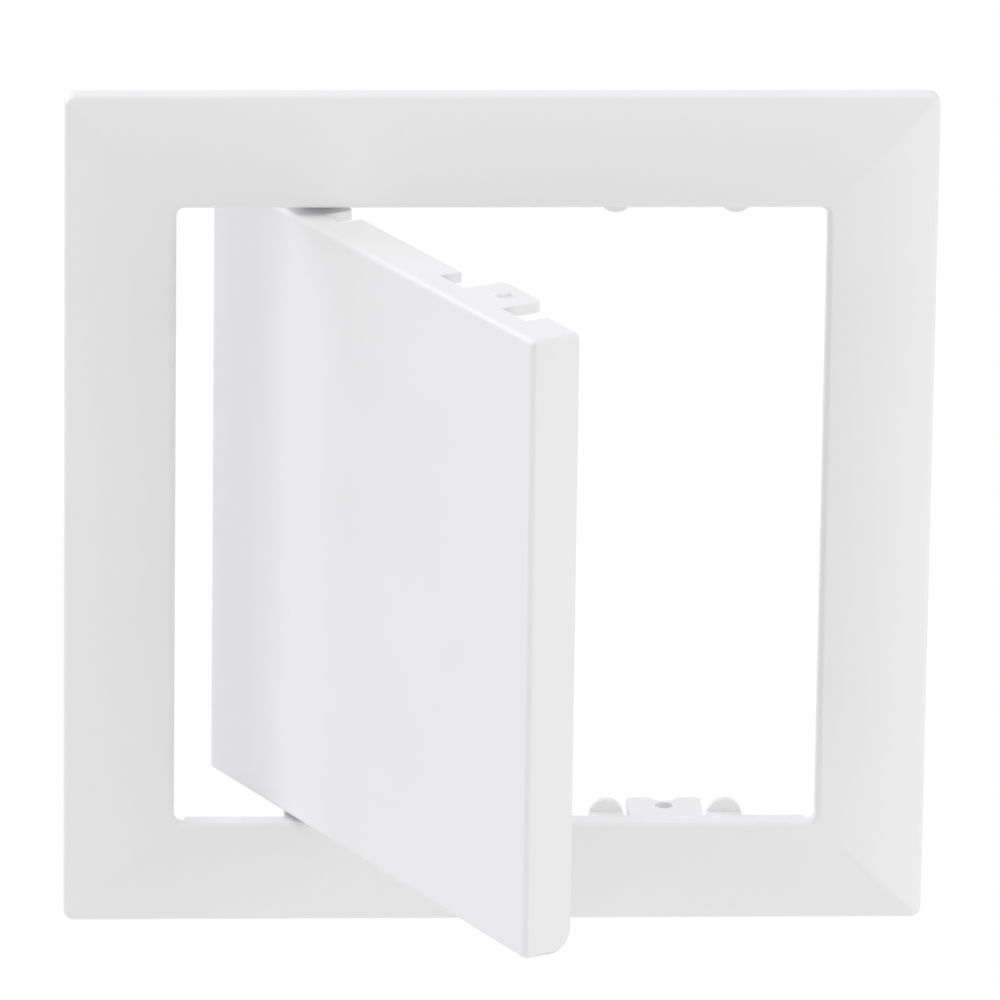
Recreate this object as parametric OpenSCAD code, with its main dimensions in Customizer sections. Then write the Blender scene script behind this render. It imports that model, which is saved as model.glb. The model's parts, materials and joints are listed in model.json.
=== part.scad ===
/* [Frame] */
// Outside width and height of the frame
frame_size = 200; // [185:1:230]
// Width and height of the clear opening
opening = 149; // [140:1:160]
// Corner radius of the frame, seen from the front
frame_corner = 2.5; // [1.5:0.5:6]
// Corner radius of the opening, seen from the front
opening_corner = 2; // [1:0.5:3]
// Height of the outer rim above the wall
rim_h = 5; // [4:0.5:6.5]
// Height of the face above the wall, beside the opening
face_h = 9.5; // [8.5:0.5:11]
// Wall thickness of the frame moulding
frame_wall = 2.2; // [1.6:0.1:2.6]
// Edge radius between the face and the outer rim
rim_round = 1.2; // [0.8:0.1:2]
// Edge radius between the face and the opening
face_round = 1.5; // [0.8:0.1:2]
// Depth of the lip round the opening, measured from the face
lip_depth = 5.5; // [4.5:0.1:6]
// Chamfer on the rear inner edge of the lip
lip_chamfer = 1; // [0.6:0.1:1.2]

/* [Frame back] */
// Thickness of the ribs behind the face
rib_t = 1.4; // [1:0.1:2]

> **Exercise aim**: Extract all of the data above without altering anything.

> **Exercise output**:
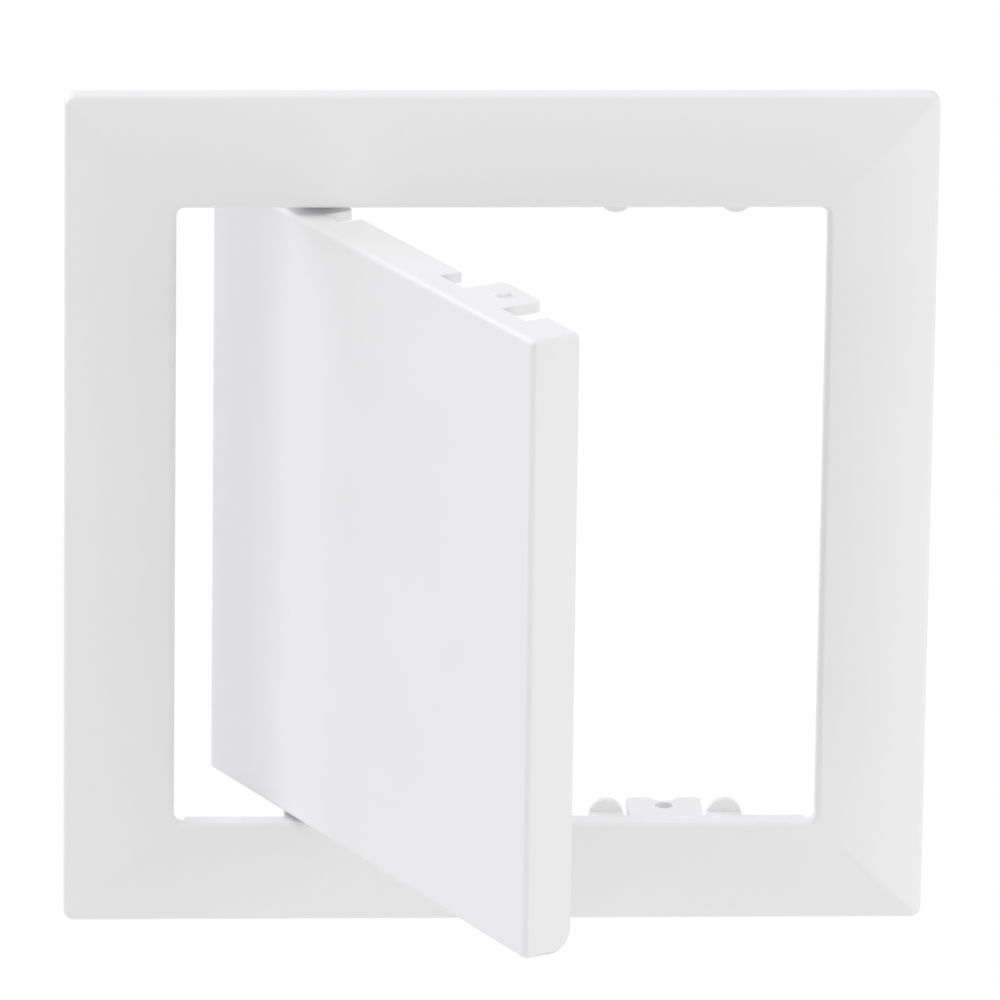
Recreate this object as parametric OpenSCAD code, with its main dimensions in Customizer sections. Then write the Blender scene script behind this render. It imports that model, which is saved as model.glb. The model's parts, materials and joints are listed in model.json.
=== part.scad ===
/* [Frame] */
// Outside width and height of the frame
frame_size = 200; // [185:1:230]
// Width and height of the clear opening
opening = 149; // [140:1:160]
// Corner radius of the frame, seen from the front
frame_corner = 2.5; // [1.5:0.5:6]
// Corner radius of the opening, seen from the front
opening_corner = 2; // [1:0.5:3]
// Height of the outer rim above the wall
rim_h = 5; // [4:0.5:6.5]
// Height of the face above the wall, beside the opening
face_h = 9.5; // [8.5:0.5:11]
// Wall thickness of the frame moulding
frame_wall = 2.2; // [1.6:0.1:2.6]
// Edge radius between the face and the outer rim
rim_round = 1.2; // [0.8:0.1:2]
// Edge radius between the face and the opening
face_round = 1.5; // [0.8:0.1:2]
// Depth of the lip round the opening, measured from the face
lip_depth = 5.5; // [4.5:0.1:6]
// Chamfer on the rear inner edge of the lip
lip_chamfer = 1; // [0.6:0.1:1.2]

/* [Frame back] */
// Thickness of the ribs behind the face
rib_t = 1.4; // [1:0.1:2]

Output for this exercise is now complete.